Broughton was a member of the New Zealand team that won gold at the 2018 Commonwealth Games on the Gold Coast. Outside of her Sevens commitments she also played on occasion for the Taranaki Whio, scoring a try and kicked seven points for them against North Harbour in September 2020 in what was the team’s first ever Farah Palmer Cup win.

===2020 Tokyo Olympic Games===
Broughton was selected for the New Zealand Sevens team to complete at the Tokyo Olympics held in 2021. In the semi-final, the Black Ferns Sevens faced a much-improved Fiji, who up until that time had never beaten New Zealand. With the score 17-all at full-time, the game was forced into extra time, during which Broughton who had been bought back onto the field to replace Brazier, scored the winning try. The final score in favour of the Black Ferns was 22-17. The team went on to win the final and claim the gold medal.

In early March 2022, Broughton announced that after nine years she was retiring from rugby to migrate to Australia with her family.

==Rugby league career==
In April 2022, Broughton began playing with Mounties in the NSWRL Women's Premiership.

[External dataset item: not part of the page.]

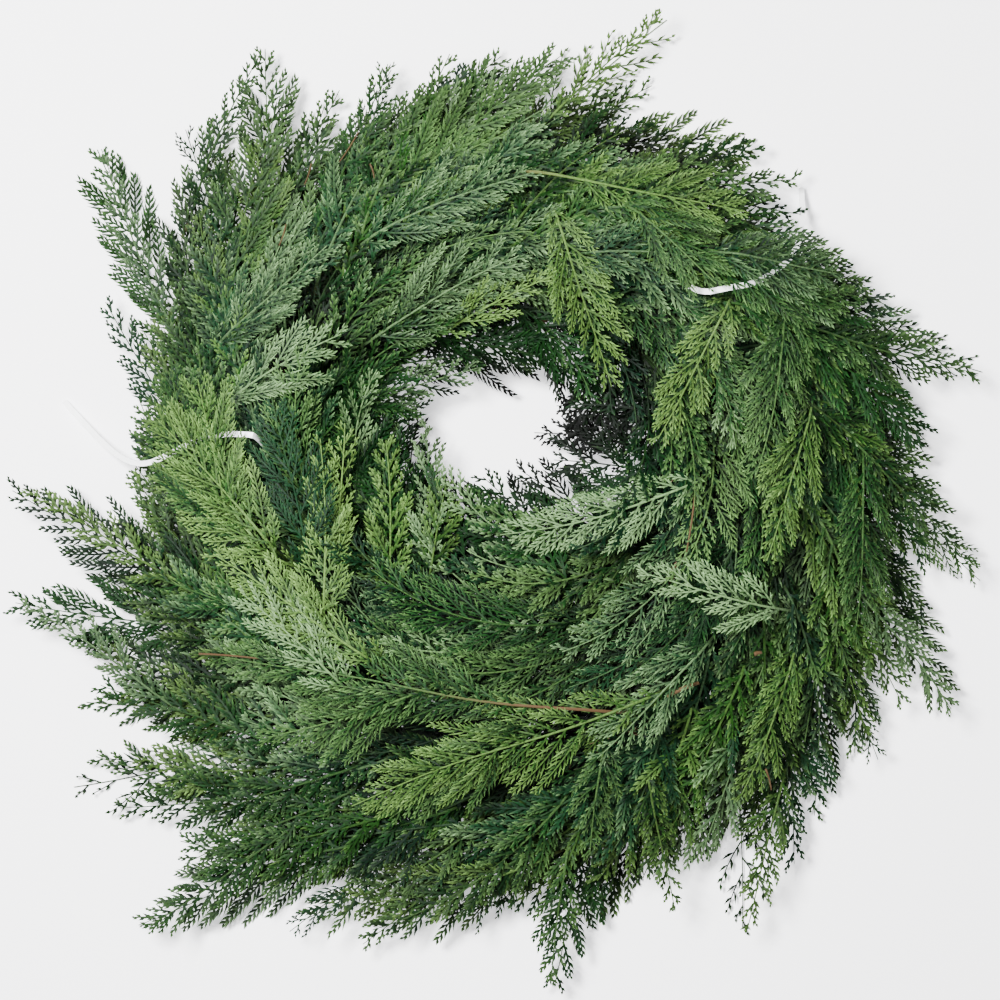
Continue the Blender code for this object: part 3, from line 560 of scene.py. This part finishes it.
def growSpray(spray):
    rng = np.random.default_rng(spray["number"] + 17)
    along, line = ribLine(spray)
    length = spray["length"]
    gap = branch["gap"] / spray["detail"]
    start = np.arange(branch["first"] + spray.get("stem", 0.0), length * branch["last"], gap)
    count = len(start)
    start = start + rng.uniform(-0.42, 0.42, count) * gap
    side = np.where(np.arange(count) % 2 == 0, 1.0, -1.0)
    bareShare = (start[0] - branch["first"]) / length
    share = (start / length - bareShare) / (1 - bareShare)
    widest = branch["widestAt"]
    narrowing = 1 - 0.82 * (np.maximum(0, share - widest) / (1 - widest)) ** 1.4
    swell = np.where(share < widest, smooth(share / widest), narrowing)
    reach = length * branch["reach"] * spray["fullness"] * np.maximum(0.16, swell)
    reach = reach * rng.uniform(0.62, 1.22, count)
    heading = ribHeading(spray, start)
    lean = branch["lean"] * rng.uniform(0.72, 1.25, count) * mix(1.0, 0.8, share)
    foot = np.interp(start, along, line.real) + 1j * np.interp(start, along, line.imag)
    tilt = rng.normal(0.02, 0.22, count)
    branchTint = np.clip(spray["tint"] + rng.normal(0, 0.13, count), 0, 1)
    spots, triangles, data = [], [], []
    total = 0

    def put(points, faces, leaf):
        nonlocal total
        spots.append(points.reshape(-1, 3))
        triangles.append(np.asarray(faces).reshape(-1, 3) + total)
        data.append(leaf.reshape(-1, 4))
        total += spots[-1].shape[0]

    def branchPlace(j, t):
        turned = heading[j] + side[j] * lean[j] * (1 - 0.24 * t / reach[j])
        return foot[j] + t * np.exp(1j * turned)

    def branchHeading(j, t):
        return heading[j] + side[j] * lean[j] * (1 - 0.48 * t / reach[j])

    def heightAt(j, t, place):
        on = start[j] + t * np.cos(lean[j])
        return sprayHeight(spray, place, on, t * np.sin(lean[j])) + t * tilt[j] - 2.2 * t * t

    # Rib, with a ridge along its middle
    n = rib["points"]
    s = np.linspace(-rib["stub"], length, n)
    ribPlace = np.interp(s, along, line.real) + 1j * np.interp(s, along, line.imag)
    across = 1j * np.exp(1j * ribHeading(spray, s))
    width = rib["half"] + rib["woodyHalf"] * min(1.0, spray["woody"])
    width = mix(width, rib["tipHalf"], np.clip(s / length, 0, 1) ** 0.6)
    z = sprayHeight(spray, ribPlace, s, 0 * s)
    points = np.zeros((n, 3, 3))
    for column, (sideways, up) in enumerate(((-1, -0.3), (0, 0.9), (1, -0.3))):
        spot = ribPlace + across * width * sideways
        points[:, column] = np.stack([spot.real, spot.imag, z + width * up], -1)
    k = np.arange(n - 1)[:, None] * 3
    faces = np.concatenate([k + q for q in ([0, 3, 4], [0, 4, 1], [1, 4, 5], [1, 5, 2])])
    growth = np.clip(s / length, 0, 1)
    wood = np.clip(spray["woody"] - growth * 4.0, 0, 1)
    growth = 0.30 + 0.25 * growth + spray["growth"]
    # The fourth value is the painted light value: 0.62 on the rib, more where it is woody
    leaf = np.stack([growth, 0 * s + spray["tint"], wood, 0.62 + 0.2 * wood], -1)
    put(points, faces, np.repeat(leaf[:, None], 3, 1))

    # Side branches
    n = branch["points"]
    j = np.arange(count)[:, None]
    t = reach[:, None] * np.linspace(0, 1, n)[None]
    place = branchPlace(j, t)
    z = heightAt(j, t, place)
    width = branch["half"] * spray["blade"] * (1 - 0.50 * np.linspace(0, 1, n))[None]
    across = 1j * np.exp(1j * branchHeading(j, t)) * width
    points = np.stack([
        np.stack([(place + across).real, (place + across).imag, z], -1),
        np.stack([(place - across).real, (place - across).imag, z], -1),
    ], 2)
    cell = (np.arange(count)[:, None] * n + np.arange(n - 1)[None]).reshape(-1, 1) * 2
    faces = np.concatenate([cell + [0, 1, 3], cell + [0, 3, 2]])
    down = t / reach[:, None]
    growth = spray["growth"] + 0.30 * down + 0.18 * share[:, None]
    woody = np.clip(0.8 - 7 * share[:, None] - t / 0.015, 0, 1) + 0 * t
    leaf = np.stack([growth, branchTint[:, None] + 0 * t, woody, 0.62 + 0 * t], -1)
    put(points, faces, np.repeat(leaf[:, :, None], 2, 2))

    # Branchlets: slender kites with a ridge, the longer ones with a small lobe on each side
    pitch = leaflet["pitch"] / spray["detail"]
    number = np.maximum(3, ((reach * leaflet["until"]) / pitch).astype(int))
    j = np.repeat(np.arange(count), number)
    order = np.arange(len(j)) - np.repeat(np.cumsum(number) - number, number)
    t = (order + leaflet["first"]) * reach[j] * leaflet["until"] / number[j]
    turnSide = np.where(order % 2 == 0, 1.0, -1.0)
    down = t / reach[j]
    size = leaflet["short"] + leaflet["longer"] * smooth(down / 0.30) * (1 - down) ** 0.75
    size *= np.clip(reach[j] / 0.033, 0.50, 1.12) * rng.uniform(0.76, 1.14, len(j))
    base = branchPlace(j, t)
    spread = leaflet["spread"] * rng.uniform(0.90, 1.10, len(j)) * mix(1.0, 0.8, down)
    course = branchHeading(j, t) + turnSide * spread
    baseZ = heightAt(j, t, base)
    ahead = np.exp(1j * course)
    tip = base + size * np.exp(1j * (course - turnSide * 0.10))
    tipZ = heightAt(j, t + size * 0.8, tip) + size * rng.normal(-0.03, 0.16, len(j))
    half = leaflet["half"] * rng.uniform(0.80, 1.15, len(j)) * mix(1.0, 1 / spray["detail"], 0.6)
    half = half * spray["blade"]
    shoulder = base + ahead * size * leaflet["shoulder"]
    shoulderZ = mix(baseZ, tipZ, leaflet["shoulder"]) - half * 0.6
    corners = [
        (base - ahead * 0.0004, baseZ), (shoulder + 1j * ahead * half, shoulderZ),
        (shoulder - 1j * ahead * half, shoulderZ), (tip, tipZ),
    ]
    points = np.stack([np.stack([c.real, c.imag, z], -1) for c, z in corners], 1)
    kite = np.arange(len(j))[:, None] * 4
    faces = np.concatenate([kite + q for q in ([0, 2, 3], [0, 3, 1])])
    growth = spray["growth"] + 0.15 * share[j] + 0.25 * down + rng.normal(0, 0.10, len(j))
    tint = branchTint[j] + rng.normal(0, 0.12, len(j))
    leaf = np.zeros((len(j), 4, 4))
    leaf[:, :, 0] = growth[:, None] + np.array([-0.22, 0.05, 0.05, 0.34])[None]
    leaf[:, :, 1] = tint[:, None]
    # Painted shade: each branchlet's light value is lowest at its base and highest at its tip
    leaf[:, :, 3] = np.array([0.30, 0.70, 0.70, 1.0])[None] * rng.uniform(0.75, 1.1, len(j))[:, None]
    put(points, faces, leaf)
    for lobeSide, where in lobe["places"]:
        long = np.nonzero(size > lobe["fromSize"])[0]
        ahead2, size2 = ahead[long], size[long]
        root = base[long] + ahead2 * size2 * where
        rootZ = mix(baseZ[long], tipZ[long], where)
        end = root + size2 * lobe["size"] * np.exp(1j * (course[long] + lobeSide * lobe["turn"]))
        end = end + 1j * ahead2 * half[long] * 0.5 * lobeSide
        corners = [(root - ahead2 * 0.0005, rootZ), (root + ahead2 * 0.0006, rootZ), (end, rootZ - 0.0001)]
        points = np.stack([np.stack([c.real, c.imag, z], -1) for c, z in corners], 1)
        leaf = np.zeros((len(long), 3, 4))
        leaf[:, :, 0] = growth[long][:, None] + np.array([0, 0, 0.18])[None]
        leaf[:, :, 1] = tint[long][:, None]
        # Painted shade: each lobe's light value is lower at its root than at its end
        leaf[:, :, 3] = np.array([0.5, 0.5, 0.9])[None]
        put(points, np.arange(len(long) * 3).reshape(-1, 3), leaf)

    # Nothing goes far above the coil's top or into the floor, and what lies deep gets less light
    spots = np.concatenate(spots)
    low = heights["lowest"] + 0.0006 * rng.random(len(spots))
    room = heights["crestRoom"]
    crest = heights["top"] + room * np.tanh((spots[:, 2] - heights["top"]) / room)
    spots[:, 2] = np.maximum(np.where(spots[:, 2] > heights["top"], crest, spots[:, 2]), low)
    data = np.concatenate(data)
    across = acrossOf(spots[:, 0] + 1j * spots[:, 1])
    full = topHeight(across)
    depth = smooth((spots[:, 2] / full - shade["from"]) / shade["over"])
    fringe = smooth((across - shade["fringeFrom"]) / shade["fringeOver"])
    data[:, 3] *= mix(depth, shade["fringe"], fringe)
    return spots, np.concatenate(triangles), np.clip(data, 0, 1)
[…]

In early June 2022, the Parramatta Eels announced that Broughton had signed to play for the club in the 2022 NRL Women's season.

At the end of the 2022 season, Broughton was voted by the NRLW players as their Rookie of the Year in the Rugby League Players Association awards.

===New Zealand Warriors Women===
On 5 October 2025 it was reported that she had signed for New Zealand Warriors in the NRL Women's Premiership on a 2-year deal.

==Awards and honours==
- 2021, Joint winner of Taranaki Daily News Person of the Year 2021 with Michaela Blyde.

==Personal life==
Of Māori descent, Broughton affiliates to the Ngāruahine and Ngāti Ruanui iwi. She is openly lesbian.